The Days of Sambok are Upon Us!
Sambok (삼복) is characterized by the three hottest days of the summer and occurs over a span of a month’s time during the summer. While not necessarily what many would truly call a holiday, sambok honors how Koreans traditionally beat the heat. The time of sambok is set between the sixth and seventh month of the lunar calendar, which falls approximately between July and August on the Gregorian calendar. Instead of viewing this stifling time as unbearable, find out the way Koreans celebrate and beat the heat!
As previously stated, sambok occurs over approximately a one month period, with three marking dates within that time. The first date is chobok (초복), followed 10 days later by jungbok (중복), and then finally malbok (말복), which is 20 days after jungbok. In the early days of Korea, this time often marked a vacation period of sorts for farmers, who would take time to relax before the next round of rice harvest. Because it was so hot, this time period became holidays for farmers while they attempted to beat the heat and recover from fatigue. Boiling it down, sambok can basically be seen as a traditional Korean summer vacation. Nowadays, however, it’s more symbolic than anything and tends to revolve around food more than anything else.
Fight Fire with Fire!
The biggest tradition associated with sambok, other than taking a break to venture to cooler locations like the mountains or the beach, is to eat foods that are considered nutritious and rejuvenating. Because ice was a commodity long ago that commoners didn’t have access to, the practice of fighting fire with fire became regular. Today, the most popular dish associated with this time of year is samgyetang (chicken ginseng soup), but other popular dishes include jangeogi (grilled eel), patjuk (red bean porridge), and traditional summer fruits like melon.

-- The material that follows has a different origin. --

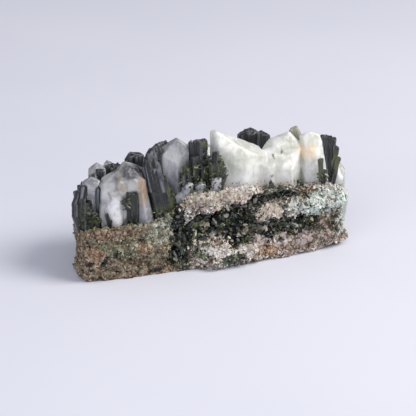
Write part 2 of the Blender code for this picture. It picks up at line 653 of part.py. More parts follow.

But why warm dishes when it’s already sweltering outside? For one, samgyetang is known to stimulate appetite and rejuvenate the body; plus perspiration can have more health benefits than a cold meal during the summer. Jangeogi is popular because it is rich in vitamins A and E, and it is known to stimulate blood circulation while helping to prevent aging and wrinkles. And lastly patjuk, a warm dish that is also enjoyed during winter solstice, is customary in hopes of bringing peace and health to the family. During sambok, it’s thought that this dish helps to drive away heat and illness, and it is known to help relieve swelling.
As many of us go through the hottest days of the year in our own traditions, take a page from the Korean traditions book by heading out to the mountains or the beach and eating some warm traditional dishes to get back and rejuvenated for the fall!